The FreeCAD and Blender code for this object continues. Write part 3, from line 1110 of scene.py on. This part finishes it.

--

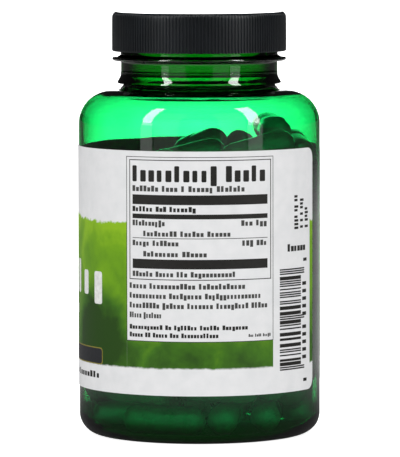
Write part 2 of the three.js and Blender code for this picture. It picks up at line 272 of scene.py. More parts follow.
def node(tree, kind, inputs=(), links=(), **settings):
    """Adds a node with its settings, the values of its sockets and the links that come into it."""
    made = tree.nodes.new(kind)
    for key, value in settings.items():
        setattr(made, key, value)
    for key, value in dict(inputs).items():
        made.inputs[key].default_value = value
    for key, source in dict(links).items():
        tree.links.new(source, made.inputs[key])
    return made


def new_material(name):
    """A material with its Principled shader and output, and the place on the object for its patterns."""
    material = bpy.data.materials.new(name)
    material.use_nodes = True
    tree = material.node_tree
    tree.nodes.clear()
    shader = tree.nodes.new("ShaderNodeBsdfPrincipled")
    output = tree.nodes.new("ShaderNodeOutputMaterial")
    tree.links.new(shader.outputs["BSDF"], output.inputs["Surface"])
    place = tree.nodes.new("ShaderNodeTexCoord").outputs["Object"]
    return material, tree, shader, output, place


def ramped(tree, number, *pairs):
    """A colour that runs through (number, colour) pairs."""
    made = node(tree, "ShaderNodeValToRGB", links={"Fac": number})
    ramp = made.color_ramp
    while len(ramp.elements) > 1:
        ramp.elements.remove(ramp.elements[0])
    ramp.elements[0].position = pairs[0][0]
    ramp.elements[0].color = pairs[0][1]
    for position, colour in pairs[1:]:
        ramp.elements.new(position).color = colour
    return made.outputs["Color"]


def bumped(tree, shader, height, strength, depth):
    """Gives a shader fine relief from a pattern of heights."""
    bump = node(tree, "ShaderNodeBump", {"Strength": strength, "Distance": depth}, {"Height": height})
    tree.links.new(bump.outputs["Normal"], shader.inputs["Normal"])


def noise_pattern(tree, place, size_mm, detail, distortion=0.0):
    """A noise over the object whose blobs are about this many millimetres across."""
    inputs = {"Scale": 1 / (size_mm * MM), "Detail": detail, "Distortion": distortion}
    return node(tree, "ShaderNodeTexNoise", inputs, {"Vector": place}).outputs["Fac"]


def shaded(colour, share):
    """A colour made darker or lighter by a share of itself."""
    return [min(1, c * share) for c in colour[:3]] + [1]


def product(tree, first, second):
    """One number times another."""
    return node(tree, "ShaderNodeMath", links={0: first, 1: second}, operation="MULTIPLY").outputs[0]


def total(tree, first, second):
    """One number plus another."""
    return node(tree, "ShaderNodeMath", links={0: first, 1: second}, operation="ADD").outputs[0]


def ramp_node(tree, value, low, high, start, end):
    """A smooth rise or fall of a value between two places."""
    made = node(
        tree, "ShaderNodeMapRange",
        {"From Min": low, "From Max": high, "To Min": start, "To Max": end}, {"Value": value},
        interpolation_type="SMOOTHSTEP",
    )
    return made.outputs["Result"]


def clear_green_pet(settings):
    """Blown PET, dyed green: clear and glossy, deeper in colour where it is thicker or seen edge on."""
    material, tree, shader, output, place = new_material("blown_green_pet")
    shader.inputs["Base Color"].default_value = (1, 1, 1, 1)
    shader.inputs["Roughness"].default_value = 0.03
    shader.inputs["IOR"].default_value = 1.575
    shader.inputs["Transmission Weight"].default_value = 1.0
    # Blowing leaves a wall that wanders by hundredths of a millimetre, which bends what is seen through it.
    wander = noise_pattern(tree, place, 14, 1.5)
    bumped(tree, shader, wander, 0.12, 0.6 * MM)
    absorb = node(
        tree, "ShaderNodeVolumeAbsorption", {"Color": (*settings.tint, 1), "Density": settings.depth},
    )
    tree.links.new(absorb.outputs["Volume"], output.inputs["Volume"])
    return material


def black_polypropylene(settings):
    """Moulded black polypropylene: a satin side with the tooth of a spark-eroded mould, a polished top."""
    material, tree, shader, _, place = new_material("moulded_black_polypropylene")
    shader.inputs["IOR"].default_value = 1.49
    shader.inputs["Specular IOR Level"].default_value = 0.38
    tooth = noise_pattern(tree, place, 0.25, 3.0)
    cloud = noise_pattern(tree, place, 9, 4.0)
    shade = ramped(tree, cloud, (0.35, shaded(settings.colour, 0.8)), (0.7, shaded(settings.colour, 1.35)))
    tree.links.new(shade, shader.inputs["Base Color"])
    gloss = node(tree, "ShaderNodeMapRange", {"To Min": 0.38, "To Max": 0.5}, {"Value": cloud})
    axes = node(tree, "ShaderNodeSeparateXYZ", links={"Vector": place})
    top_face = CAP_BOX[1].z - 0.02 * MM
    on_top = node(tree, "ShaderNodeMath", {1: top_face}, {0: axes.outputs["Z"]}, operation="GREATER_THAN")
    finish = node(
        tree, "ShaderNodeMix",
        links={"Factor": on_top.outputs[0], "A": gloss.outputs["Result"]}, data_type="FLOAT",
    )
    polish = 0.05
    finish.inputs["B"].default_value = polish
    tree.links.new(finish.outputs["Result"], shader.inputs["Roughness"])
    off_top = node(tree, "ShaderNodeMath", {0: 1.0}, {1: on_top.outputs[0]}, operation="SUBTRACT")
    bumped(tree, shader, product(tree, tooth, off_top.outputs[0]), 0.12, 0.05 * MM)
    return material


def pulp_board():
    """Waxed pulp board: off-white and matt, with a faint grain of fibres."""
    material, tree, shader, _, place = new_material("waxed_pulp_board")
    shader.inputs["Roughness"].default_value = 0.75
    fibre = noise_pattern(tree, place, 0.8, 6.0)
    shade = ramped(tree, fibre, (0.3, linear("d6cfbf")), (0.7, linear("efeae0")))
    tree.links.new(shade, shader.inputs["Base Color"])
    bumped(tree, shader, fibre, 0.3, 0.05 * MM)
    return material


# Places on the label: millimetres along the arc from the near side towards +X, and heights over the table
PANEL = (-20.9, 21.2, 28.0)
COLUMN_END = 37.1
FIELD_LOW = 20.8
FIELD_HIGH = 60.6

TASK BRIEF
Go through the entries above and copy every line containing "Blender".

PROBLEM SOLUTION
The FreeCAD and Blender code for this object continues. Write part 3, from line 1110 of scene.py on. This part finishes it.
Write part 2 of the three.js and Blender code for this picture. It picks up at line 272 of scene.py. More parts follow.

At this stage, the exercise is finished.